> **GOAL**: Nothing may be dropped or altered: reproduce all the data.

> **DATA EXCERPT**:
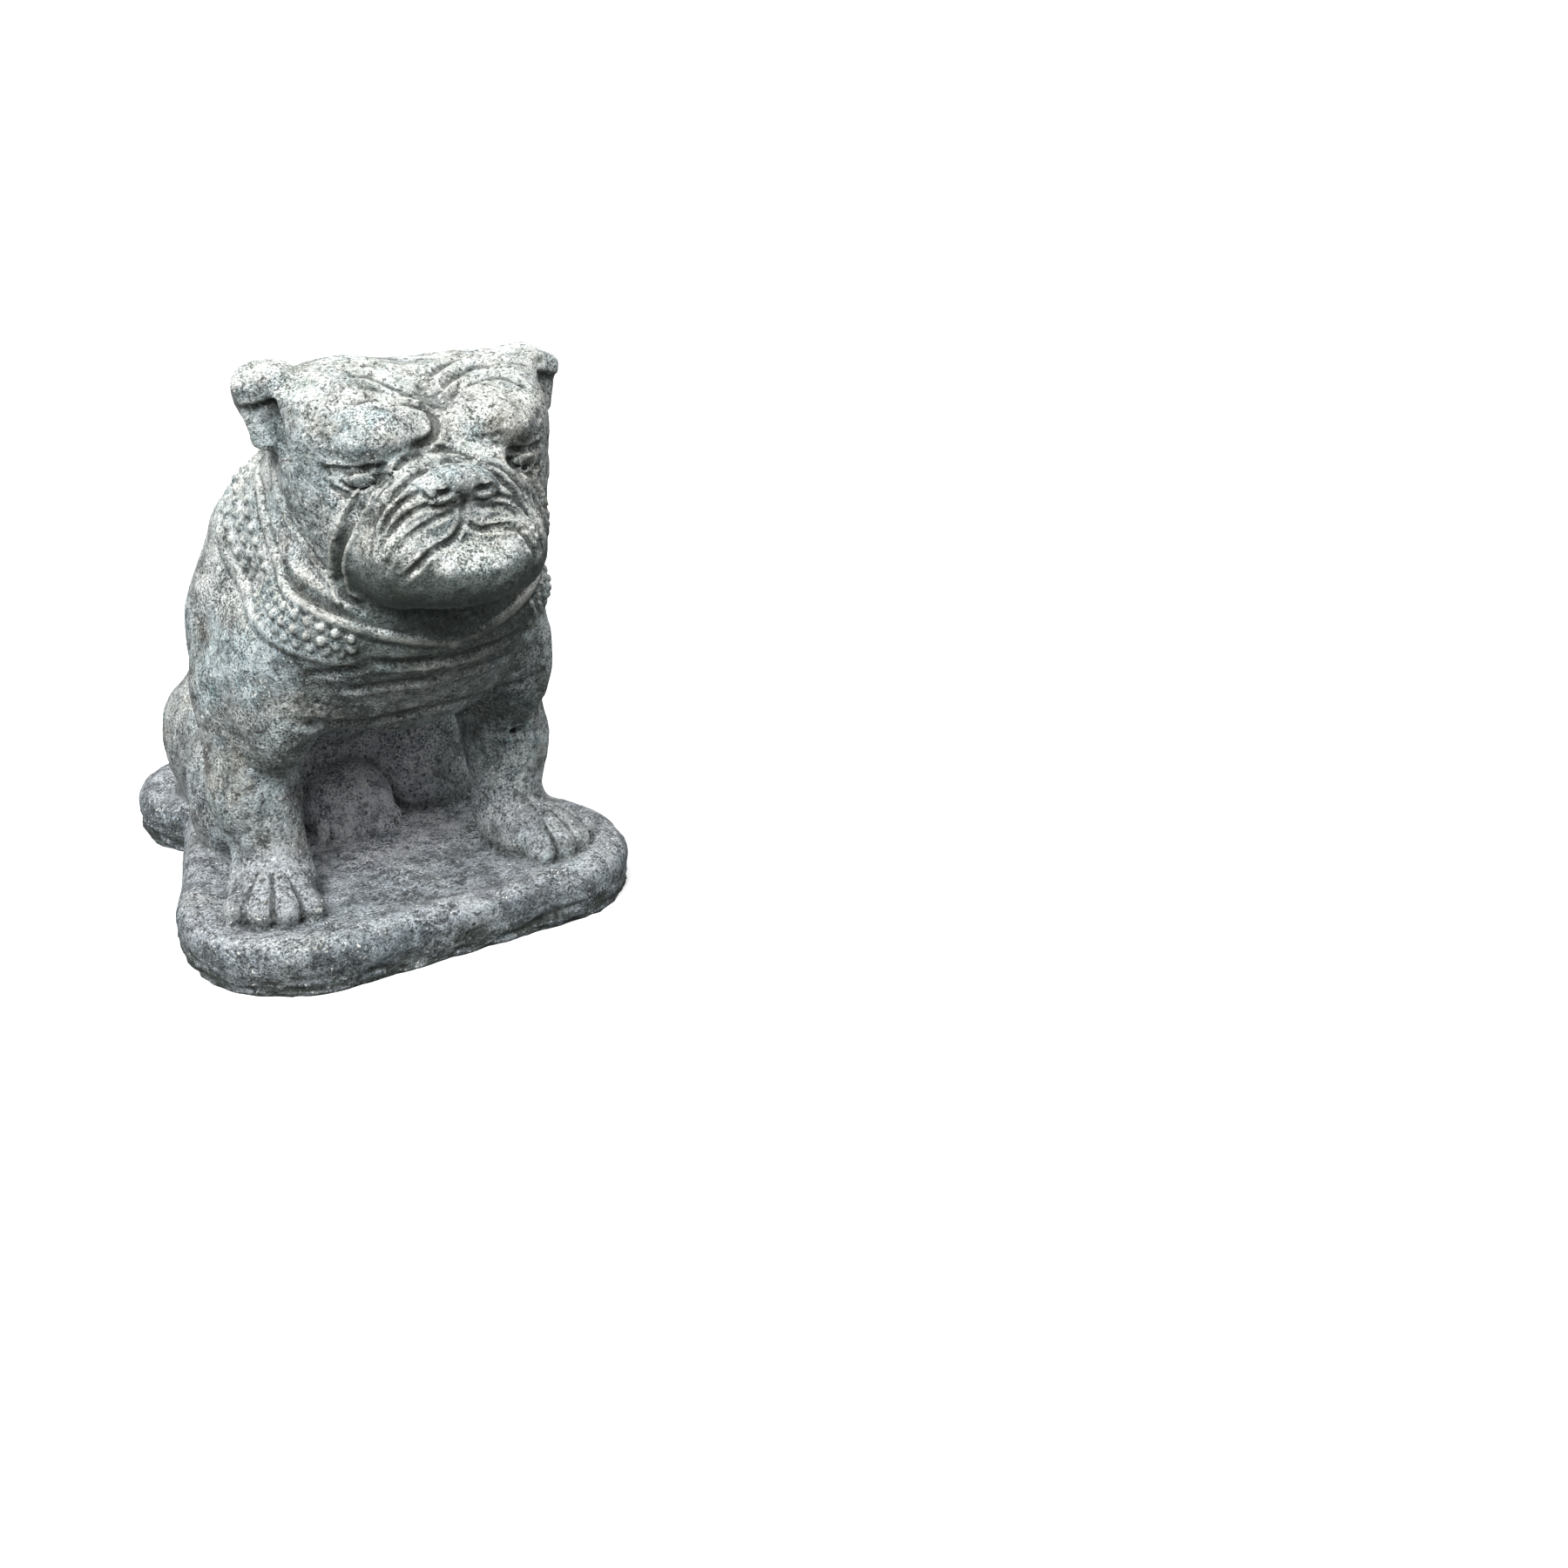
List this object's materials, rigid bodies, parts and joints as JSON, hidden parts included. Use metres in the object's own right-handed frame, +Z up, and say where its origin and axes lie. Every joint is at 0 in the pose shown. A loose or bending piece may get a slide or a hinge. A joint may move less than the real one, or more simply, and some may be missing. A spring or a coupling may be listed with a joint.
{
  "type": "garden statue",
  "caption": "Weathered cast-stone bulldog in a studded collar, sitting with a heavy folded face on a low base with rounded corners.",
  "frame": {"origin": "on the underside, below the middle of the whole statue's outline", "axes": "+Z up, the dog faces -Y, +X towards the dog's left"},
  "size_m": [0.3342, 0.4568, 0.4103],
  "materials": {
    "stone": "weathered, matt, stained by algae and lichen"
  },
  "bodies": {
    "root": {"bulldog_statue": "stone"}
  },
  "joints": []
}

> **THE COMPLETED TASK**:
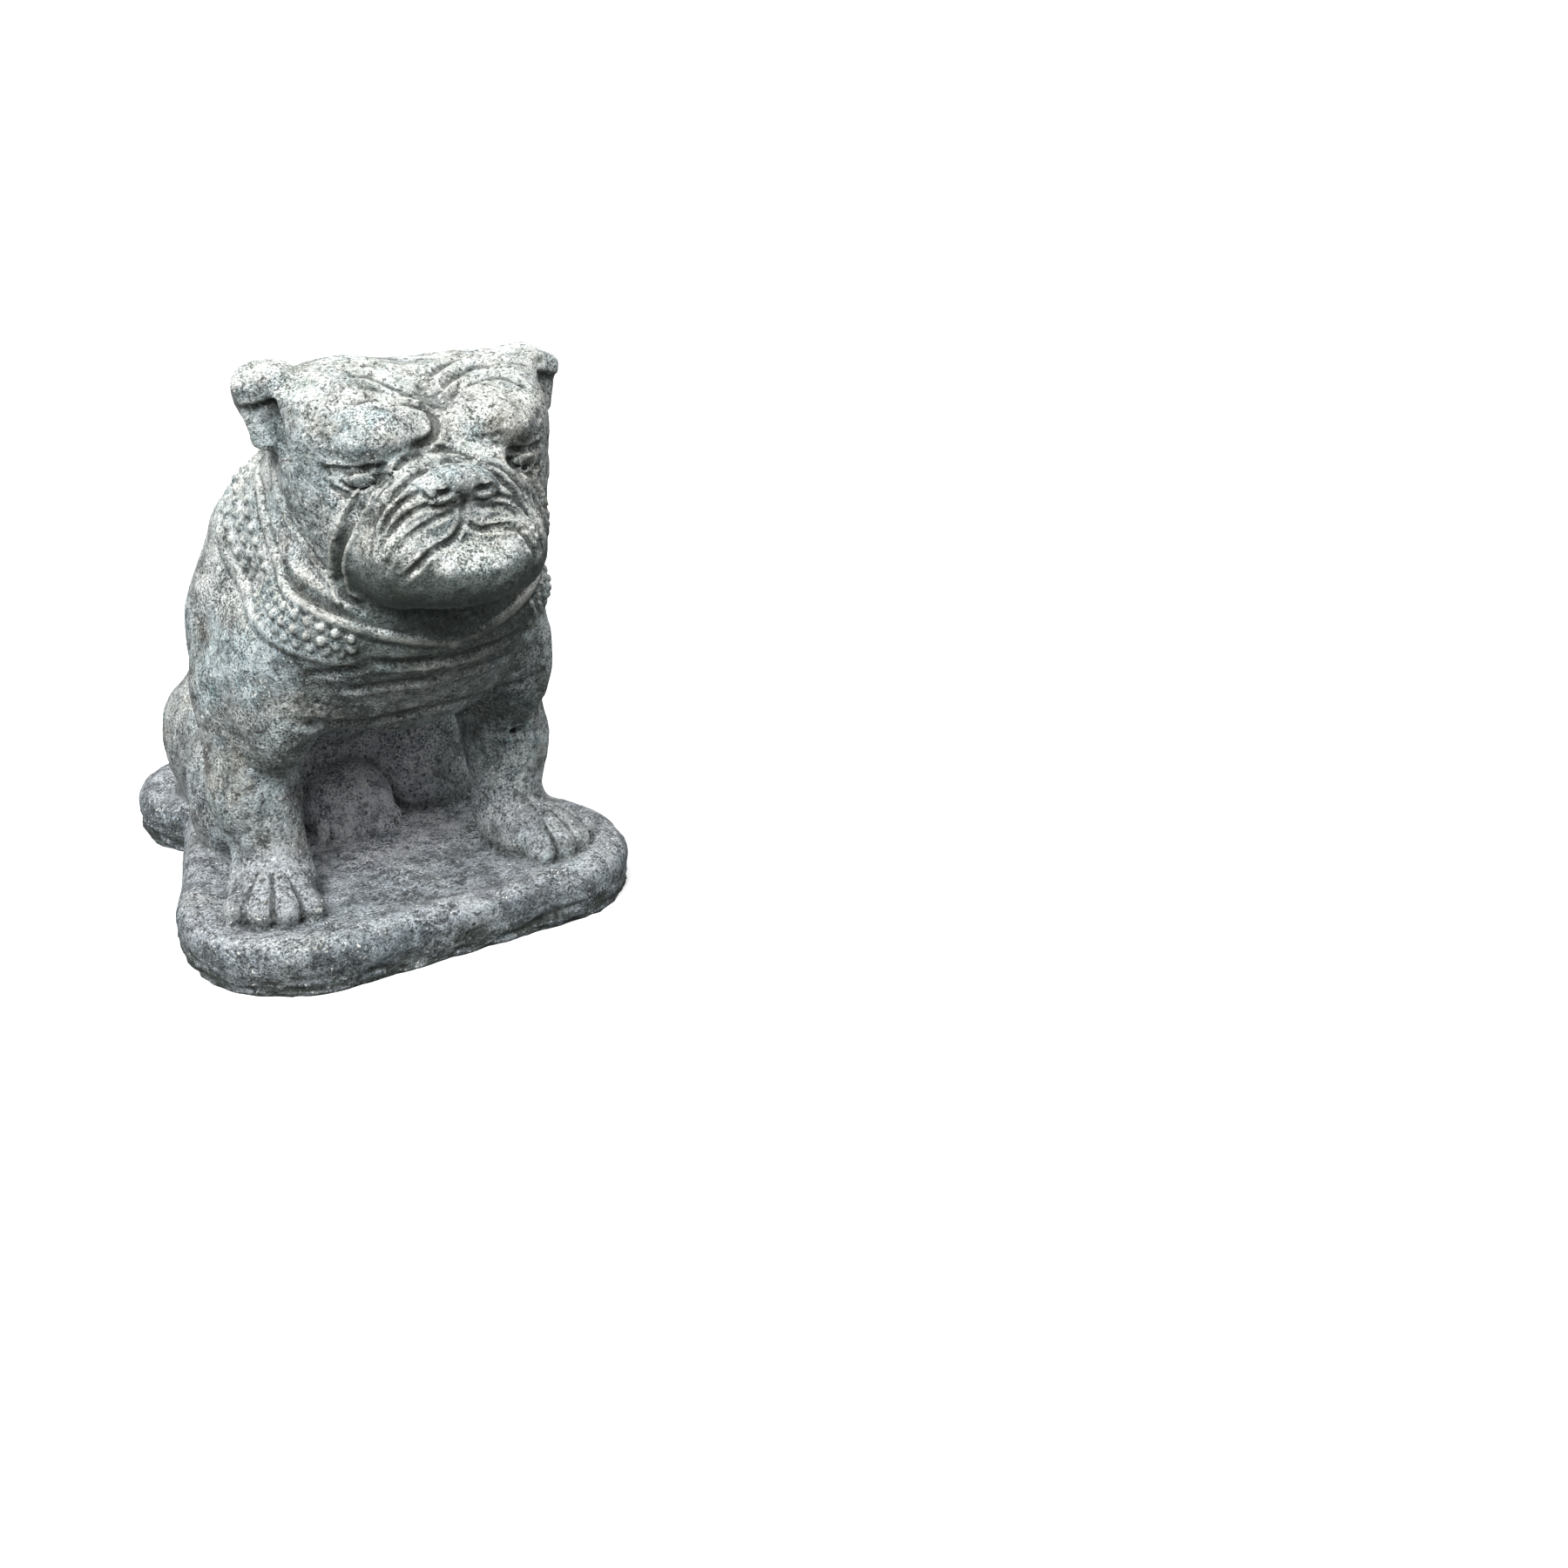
List this object's materials, rigid bodies, parts and joints as JSON, hidden parts included. Use metres in the object's own right-handed frame, +Z up, and say where its origin and axes lie. Every joint is at 0 in the pose shown. A loose or bending piece may get a slide or a hinge. A joint may move less than the real one, or more simply, and some may be missing. A spring or a coupling may be listed with a joint.
{
  "type": "garden statue",
  "caption": "Weathered cast-stone bulldog in a studded collar, sitting with a heavy folded face on a low base with rounded corners.",
  "frame": {"origin": "on the underside, below the middle of the whole statue's outline", "axes": "+Z up, the dog faces -Y, +X towards the dog's left"},
  "size_m": [0.3342, 0.4568, 0.4103],
  "materials": {
    "stone": "weathered, matt, stained by algae and lichen"
  },
  "bodies": {
    "root": {"bulldog_statue": "stone"}
  },
  "joints": []
}